— PROVIDED MATERIAL —
[start]
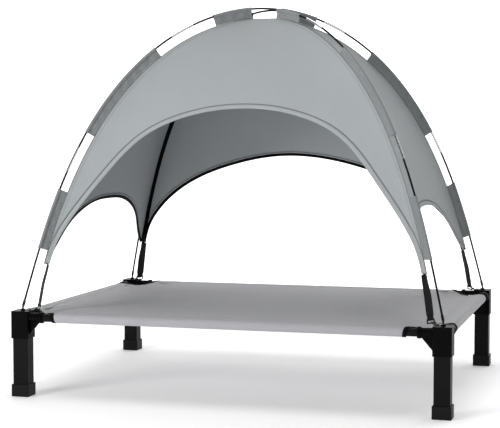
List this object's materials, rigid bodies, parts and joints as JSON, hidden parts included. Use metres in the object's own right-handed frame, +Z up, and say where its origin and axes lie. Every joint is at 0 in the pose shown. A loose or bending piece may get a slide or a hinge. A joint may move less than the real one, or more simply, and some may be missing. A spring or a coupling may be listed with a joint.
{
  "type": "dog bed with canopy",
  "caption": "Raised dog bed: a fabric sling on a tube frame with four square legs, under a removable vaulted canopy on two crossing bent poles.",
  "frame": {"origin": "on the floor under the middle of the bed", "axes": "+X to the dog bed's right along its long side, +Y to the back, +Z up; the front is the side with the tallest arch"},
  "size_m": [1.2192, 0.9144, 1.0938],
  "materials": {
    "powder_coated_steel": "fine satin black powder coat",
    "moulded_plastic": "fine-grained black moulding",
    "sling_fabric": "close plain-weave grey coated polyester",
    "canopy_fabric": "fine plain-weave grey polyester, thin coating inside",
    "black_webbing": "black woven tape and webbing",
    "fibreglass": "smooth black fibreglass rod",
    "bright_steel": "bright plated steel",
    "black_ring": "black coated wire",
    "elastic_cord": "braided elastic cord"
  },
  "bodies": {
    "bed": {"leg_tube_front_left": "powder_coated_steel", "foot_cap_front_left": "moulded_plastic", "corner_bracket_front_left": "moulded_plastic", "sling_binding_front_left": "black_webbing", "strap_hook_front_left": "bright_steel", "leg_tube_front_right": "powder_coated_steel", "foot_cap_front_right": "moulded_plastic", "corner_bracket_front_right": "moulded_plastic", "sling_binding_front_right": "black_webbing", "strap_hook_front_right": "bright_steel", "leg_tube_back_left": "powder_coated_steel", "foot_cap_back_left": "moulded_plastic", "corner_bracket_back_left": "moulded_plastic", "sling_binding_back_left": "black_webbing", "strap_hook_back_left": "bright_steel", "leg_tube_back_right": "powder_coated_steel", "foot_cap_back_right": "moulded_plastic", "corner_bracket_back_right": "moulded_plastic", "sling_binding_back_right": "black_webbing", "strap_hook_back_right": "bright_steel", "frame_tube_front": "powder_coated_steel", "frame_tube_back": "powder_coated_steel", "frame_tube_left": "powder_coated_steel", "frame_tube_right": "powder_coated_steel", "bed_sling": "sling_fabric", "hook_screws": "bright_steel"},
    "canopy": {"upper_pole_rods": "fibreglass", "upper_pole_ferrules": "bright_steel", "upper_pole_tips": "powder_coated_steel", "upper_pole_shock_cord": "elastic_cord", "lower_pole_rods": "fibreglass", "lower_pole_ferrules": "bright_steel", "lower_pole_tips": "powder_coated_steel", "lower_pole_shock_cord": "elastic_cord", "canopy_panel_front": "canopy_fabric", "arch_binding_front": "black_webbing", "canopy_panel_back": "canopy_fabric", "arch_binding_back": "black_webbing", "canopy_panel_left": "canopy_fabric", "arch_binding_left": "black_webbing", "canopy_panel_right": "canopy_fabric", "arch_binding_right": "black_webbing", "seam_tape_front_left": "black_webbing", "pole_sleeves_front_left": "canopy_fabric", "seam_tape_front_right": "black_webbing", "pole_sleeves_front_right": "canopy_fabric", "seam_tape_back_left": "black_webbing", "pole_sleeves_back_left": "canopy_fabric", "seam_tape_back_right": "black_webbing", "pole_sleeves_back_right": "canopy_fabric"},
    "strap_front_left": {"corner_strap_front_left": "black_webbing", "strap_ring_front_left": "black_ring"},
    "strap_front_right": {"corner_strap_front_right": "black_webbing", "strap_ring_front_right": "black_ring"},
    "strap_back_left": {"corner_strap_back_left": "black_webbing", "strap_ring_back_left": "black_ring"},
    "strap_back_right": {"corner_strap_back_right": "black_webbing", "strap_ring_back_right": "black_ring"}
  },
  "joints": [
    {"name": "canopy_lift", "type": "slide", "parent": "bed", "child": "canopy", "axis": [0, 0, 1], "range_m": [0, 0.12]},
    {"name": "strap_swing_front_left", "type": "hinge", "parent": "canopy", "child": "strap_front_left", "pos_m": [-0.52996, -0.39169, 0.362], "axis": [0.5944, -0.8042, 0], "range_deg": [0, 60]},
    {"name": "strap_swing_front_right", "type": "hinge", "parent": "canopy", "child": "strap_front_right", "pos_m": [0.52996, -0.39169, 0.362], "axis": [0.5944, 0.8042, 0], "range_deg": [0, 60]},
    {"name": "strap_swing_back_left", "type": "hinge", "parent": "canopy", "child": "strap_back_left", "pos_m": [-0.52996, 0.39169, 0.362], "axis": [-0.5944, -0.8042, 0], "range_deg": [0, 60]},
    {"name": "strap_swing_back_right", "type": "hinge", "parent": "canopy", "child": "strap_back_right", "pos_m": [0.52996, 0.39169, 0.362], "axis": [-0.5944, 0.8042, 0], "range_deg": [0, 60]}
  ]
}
[end]
— PROBLEM REQUIREMENTS —
Track down every line with the word "joints" and copy it.

— WRITTEN RESPONSE —
List this object's materials, rigid bodies, parts and joints as JSON, hidden parts included. Use metres in the object's own right-handed frame, +Z up, and say where its origin and axes lie. Every joint is at 0 in the pose shown. A loose or bending piece may get a slide or a hinge. A joint may move less than the real one, or more simply, and some may be missing. A spring or a coupling may be listed with a joint.
  "joints": [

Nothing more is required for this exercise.